Il secondo incontro della mattina è stato dedicato ai “comici più bravi a passare dal muto al sonoro”, come hanno commentato Enzo Pio Pignatiello, Simone Santilli e Paolo Venier. Il Progetto S.O.S. Stanlio & Olio, da loro ideato nel 2019, si occupa di salvare le versioni italiane dei film di Laurel e Hardy. I ricercatori hanno raccontato la storia del doppiaggio italiano dei film dei due comici. Quando si passò al sonoro, il doppiaggio non esisteva ancora. Con i muti la traduzione era facile: si sostituivano i cartelli. Per i sonori i produttori ebbero l’idea di far rigirare i film in cinque lingue.
Ladroni è il primo mediometraggio in italiano, di cui è stato ritrovato solo il negativo scena alla George Eastman House di Rochester. Lo slang piacque molto al pubblico italiano e decisero di mantenerlo successivamente nel doppiaggio. Alberto Sordi non fu il primo doppiatore di Oliver Hardy e si sospetta che non fu lui ad interpretare la famosa canzone “Guardo gli asini che volano” (con il testo di Riccardo Morbelli – autore anche del testo di “Ba ba baciami piccina”). Carlo Cassola (omonimo del romanziere) e Paolo Canali, doppiarono il duo dal ’32 fino alla fine del ’38. Erano due italiani nati all’estero che parlavano male la lingua nostrana. Probabilmente avevano anche una somiglianza vocale a quella di Laurel e Hardy.
Si è iniziato con Monsieur Don’t Care di Percy Pembroke – un muto con Stan Laurel protagonista, parodia del film Monsieur Beaucaire del ’24 con Rodolfo Valentino. Presentato solo al MoMa, quella di Custodi di sogni è stata la prima proiezione italiana. A seguire, Non andiamo a lavorare di Lloyd French. Il film, del ’46, conserva il doppiaggio di Sordi e Zambuto. Sotto Zero, del 1938, con la regia di James Parrott, vede invece le voci di Cassola e Canali. Un documento superstite, importante anche solo per essere riuscito a sfuggire alla distruzione del ’42, quando fu ordinato l’invio al macero di tutte le pellicole straniere.
Pignatiello, Santilli e Venier hanno raccontato anche la loro recente esperienza davanti ad un pubblico di bambini. Avevano paura dell’accoglienza ma sono stati ampiamente ripagati quando, a pochi secondi dall’inizio del film, le risate hanno riempito la sala. Dopo la proiezione, i piccoli hanno fatto la fila per abbracciarli, ma anche i grandi hanno riso.
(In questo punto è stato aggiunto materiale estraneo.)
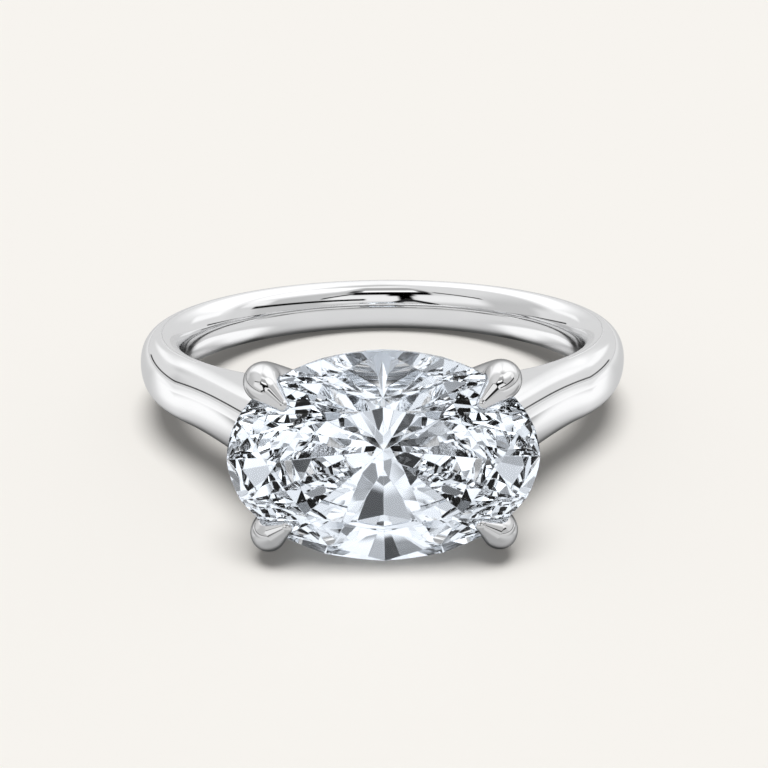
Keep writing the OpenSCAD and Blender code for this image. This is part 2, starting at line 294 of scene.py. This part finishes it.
def polish_marks():
    """Node group: the faint unevenness that a polishing wheel leaves, on Object coordinates.

    Two sizes of noise, one stretched as fine hairlines, give a mask from 0 to 1 and a normal."""
    group = bpy.data.node_groups.new("polish_marks", "ShaderNodeTree")
    face = group.interface
    for name, value in (("Ripple Scale", 400.0), ("Hairline Scale", 2500.0), ("Depth", 0.05)):
        face.new_socket(name, in_out="INPUT", socket_type="NodeSocketFloat").default_value = value
    face.new_socket("Mask", in_out="OUTPUT", socket_type="NodeSocketFloat")
    face.new_socket("Normal", in_out="OUTPUT", socket_type="NodeSocketVector")
    nodes, links = group.nodes, group.links
    given, made = nodes.new("NodeGroupInput"), nodes.new("NodeGroupOutput")
    place = nodes.new("ShaderNodeTexCoord")
    stretch = nodes.new("ShaderNodeMapping")
    stretch.inputs["Scale"].default_value = HAIRLINE_STRETCH
    ripple, hairline = nodes.new("ShaderNodeTexNoise"), nodes.new("ShaderNodeTexNoise")
    hairline.inputs["Detail"].default_value = 4
    both = nodes.new("ShaderNodeMix")
    both.data_type = "FLOAT"
    both.inputs[0].default_value = HAIRLINE_SHARE
    bump = nodes.new("ShaderNodeBump")
    bump.inputs["Distance"].default_value = MARK_HEIGHT
    links.new(place.outputs["Object"], ripple.inputs["Vector"])
    links.new(place.outputs["Object"], stretch.inputs["Vector"])
    links.new(stretch.outputs["Vector"], hairline.inputs["Vector"])
    links.new(given.outputs["Ripple Scale"], ripple.inputs["Scale"])
    links.new(given.outputs["Hairline Scale"], hairline.inputs["Scale"])
    links.new(ripple.outputs["Fac"], both.inputs[2])
    links.new(hairline.outputs["Fac"], both.inputs[3])
    links.new(both.outputs[0], bump.inputs["Height"])
    links.new(given.outputs["Depth"], bump.inputs["Strength"])
    links.new(both.outputs[0], made.inputs["Mask"])
    links.new(bump.outputs["Normal"], made.inputs["Normal"])
    return group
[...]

Il pomeriggio ha avuto tutt’altro tono nella Sala Cinema del Centro Sperimentale. Dalla Georgia, il restauro di Green Valley (La valle verde), del 1967, di Mera Kokochashvili. Sofia Babluani ha delineato il contesto storico di un film che incarna l’anima del paese, appartenente al periodo d’oro del cinema georgiano. Il padre del regista era un violinista; uno dei suoi allievi Sergej Paradzanov. Fu deportato durante le purghe staliniste. Il film racconta la storia di una famiglia di contadini durante il periodo dell’industrializzazione. Il rapporto complesso tra moglie e marito è metafora di un mondo che sta cambiando in modo incontrollabile. L’antieroe protagonista, Sosana, legato alla terra e agli animali, comincia pian piano a perdere tutto, sfogandosi con rabbia su ciò che resta.
Babluani ha raccontato che l’attore Ilia Bakakruri (il Mastroianni locale) si rifiutò di girare la scena dello stupro; il regista dovette spiegargli che non era lui stesso a commettere la violenza ma il personaggio, e che l’atto era necessario e funzionale al simbolismo narrativo. Un simbolismo che segna proprio una svolta di quegli anni, e che rende questo film una piccola rivoluzione.
Dal realismo socialista che imponeva di raccontare la realtà, Kokochashvili voleva cercare la verità nel cinema: e fu per questo che i sovietici mossero pesanti critiche alla pellicola, che metteva in scena la storia di un singolo invece che della collettività. Green Valley riuscì comunque a raggiungere le sale ma la propaganda giornalistica lo lacerò, intitolando gli articoli con frasi del genere: “Tutti abbandonano la proiezione”.
Testimoni, oggi, di un film che getta nella nebbia, tra lacrime e silenzi, nessuno ha lasciato la sala.